About of Radnoti Szinhaz of Budapest (Radnoti Theatre)
The story of today's Radnoti Theatre began in 1985 when Andras Balint became its artistic director and started off a major change in its profile. In place of the then existing literary stage (but taking its traditions into account as well) there evolved the repertory type, high standard civil art-theatre. Its presence is an important factor in the theatrical scene and cultural life of Budapest and Hungary.
The company of the theatre is rather small, yet it is regarded as one of the strongest professional teams in the country. They regularly invite guest actors, always the most suitable for each role, who later gladly come back again to take part in new projects. The work of the company can be characterized by its collectiveness, stability in creating values and by the salutary effect of its mobility.
The theatre has an average of 4 premieres each theatre season, and the repertoire is filled by about 8 plays which all run on a full house – with an average of over 100% attendance. Our audience consists mainly of civil intellectuals and young people who have come to form an understanding and loving base of our theatre throughout the years.
Numerous schools of drama have shaped the course of the Radnoti Theatre's artistic image. On our stage were and are the world's major pieces of the classical (Brecht, Calderón, Caragiale, Chekhov, de Filippo, Euripides, Goethe, Gogol, Goldoni, Gozzi, Hauptmann, Ibsen, Krleža, Marivaux, Moliere, Ostrovsky, Pirandello, Plautus, Shakespeare, Strindberg, Wedekind, Wilde) and the modern (Albee, Berkoff, Bernhard, Genet, Głowacki, Marius von Mayenburg, Martin McDonagh, Eugene O’Neill, Sam Shepard, Botho Strauss, George Tabori). Likewise our repertoire consists of some outstanding opuses of the Hungarian civil drama (Lajos Barta, Milan Fust, Ferenc Herczeg, Menyhert Lengyel, Sandor Marai, Ferenc Molnar, Zsigmond Moricz, István Orkeny, Erno Szep), and of Hungarian contemporary plays (Laszlo Darvasi, Kornel Hamvai, Peter Karpati, Iván Mandy, Laszlo Marton, Andras Nagy, Gyorgy Spiro, Balazs Szalinger, Andor Szilagyi, Janos Terey).
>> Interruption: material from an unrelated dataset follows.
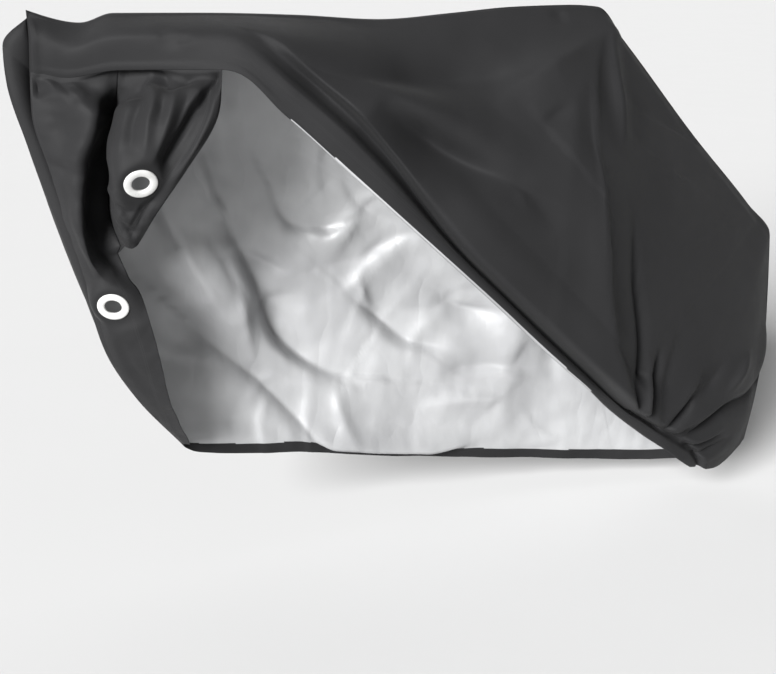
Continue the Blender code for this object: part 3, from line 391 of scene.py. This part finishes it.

The Radnoti Theatre cultivates the traditions of Hungarian literature as well with evenings introducing and popularizing poets' life and works, contemporary writers, periodicals, publishers. At times the company takes the audience on a lighter, musical excursion, widening the 'serious' repertoire: one of our most popular performances was the Italian musical comedy, The Lovers of Ancona (based on Renaissance motives scored for today's instruments).
To the artistic conception of the Radnoti Theatre belongs not only the modernizing lyric realism, which gives the main direction of the performances, building on the Stanislavskyian traditions while modernizing them. Likewise we set on stage bold, even experimental productions. But our greatest efforts are made to create valuable performances, those that are able to create and maintain values. Our productions aim at keeping the different schools of theatre in equilibrium and placing them in the refraction of a unique mode of irony. We wish to mix the most dignified traditions of European theatrical art with the viewpoints and reforming endeavours of our times, and the sensitivity for current problems and questions.
In previous years the obvious popularity among the audience has joined hands with growing professional acknowledgement: several prestigious awards have been given to our company to both actors and directors for the performances of The Wedding (directed by Peter Vallo), Uncle Vanya (dir. Peter Vallo), Who's Afraid of Virginia Woolf? (dir. Peter Gothar), The Cripple of Inishmaan (dir. Peter Gothar), Medea (dir. Sandor Zsoter) and Henry IV. (dir. Stefano de Luca).